Cosmological Thermodynamics
Notable among quantitative efforts to describe cosmic evolution is the concept of energy flow through open, thermodynamic systems, including galaxies, stars, planets, and life forms. Information non-equilibrium content is another potential metric to model the subject, though informational bits and bytes might be akin to energy acquired, stored, and expressed within ordered systems. The observed increase of energy rate density (energy/time/mass) among a whole host of ordered systems is one useful way to address the rise of complexity in an expanding universe that still obeys the 2 law of thermodynamics and thus continues to accumulate net entropy. As such, material systems—from insects and trees to stars and sentient beings—are viewed as temporary, local islands of order in a vast, global sea of disorder.
Evolution Writ Large
Accordingly, biological evolution is a small, albeit important, subset of a more extensive evolutionary scheme stretching across all of space and all of time.

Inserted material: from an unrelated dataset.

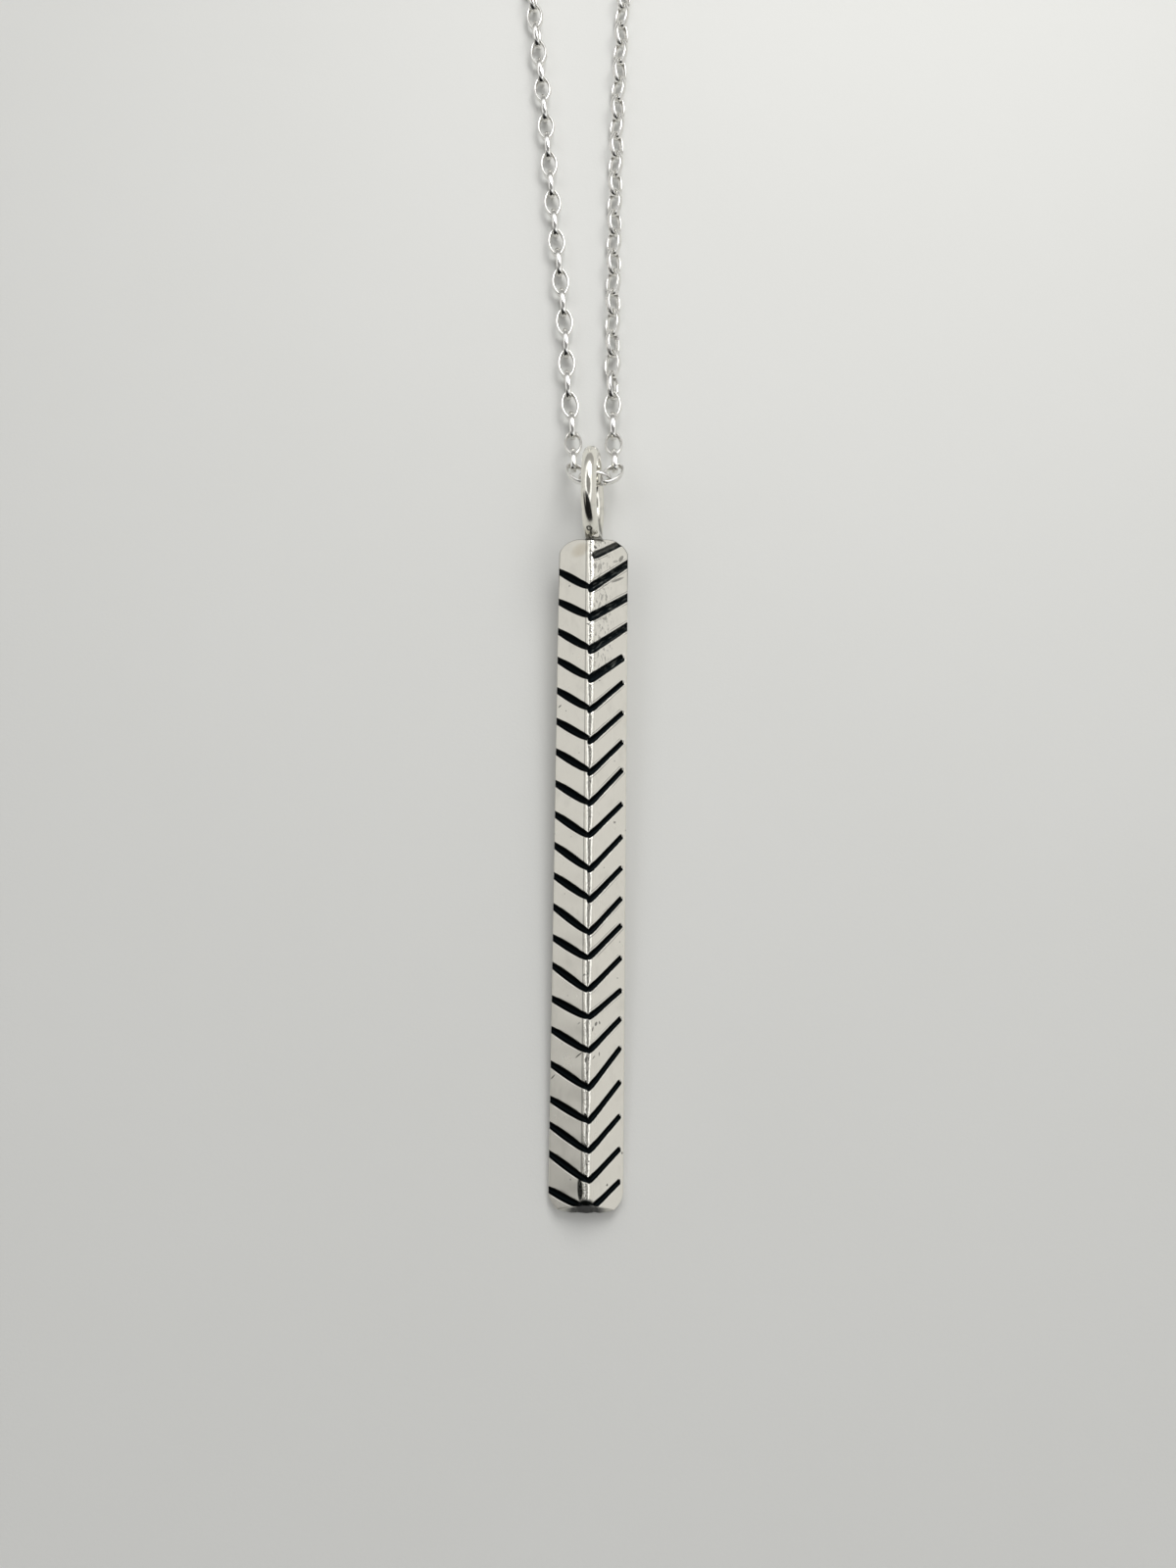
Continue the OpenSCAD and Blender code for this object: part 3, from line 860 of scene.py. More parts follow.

Nothing entirely random pertains, as systems are “non-randomly eliminated” as unfit for their environments by dynamically mixing chance with necessity, or randomness with determinism, thereby deciding the winners and losers throughout Nature regardless of whether those systems are quarks or quasars, microbes or minds. Most contemporary researchers consider the term cosmic evolution as all-encompassing, thereby incorporating different types of evolutionary change within and among many temporal epochs:
* Cosmic Evolution
** Eras: physical evolution-->biological evolution-->technological evolution
*** Epochs: particulate-->galactic-->stellar-->planetary-->chemical-->biological-->technological
Although by no means the culmination or pinnacle of the evolutionary process, technologically intelligent humans, as a quintessential expression of cultural evolution, now reflect back upon the profound series of changes that brought us forth. Considering culture’s possible logical outcome, we may already exist in a postbiological universe—one that has evolved beyond flesh and blood intelligence to artificial intelligence. Such proposals help to inform the search for extraterrestrial life, asserting the importance of biological and cultural evolution as key elements of cosmic evolution and not separate from it. Whether humankind is alone in the universe or among many other sentient beings, cosmic evolution remains a viable explanation of our material origins.
Physical cosmology
Some researchers (notably astrophysicists) restrict their view of cosmic evolution to change within stars and galaxies, confining the adjective “cosmic” to only astronomical objects during mostly the first several billion years of the universe. Others (astrobiologists) also limit their study of this subject, working among more specialized venues such as planets and moons suitable for life during the most recent few billion years. Still others argue that cosmology is the study of the cosmos as a whole, and thus study even at the smallest perspective is arguably studying the cosmos.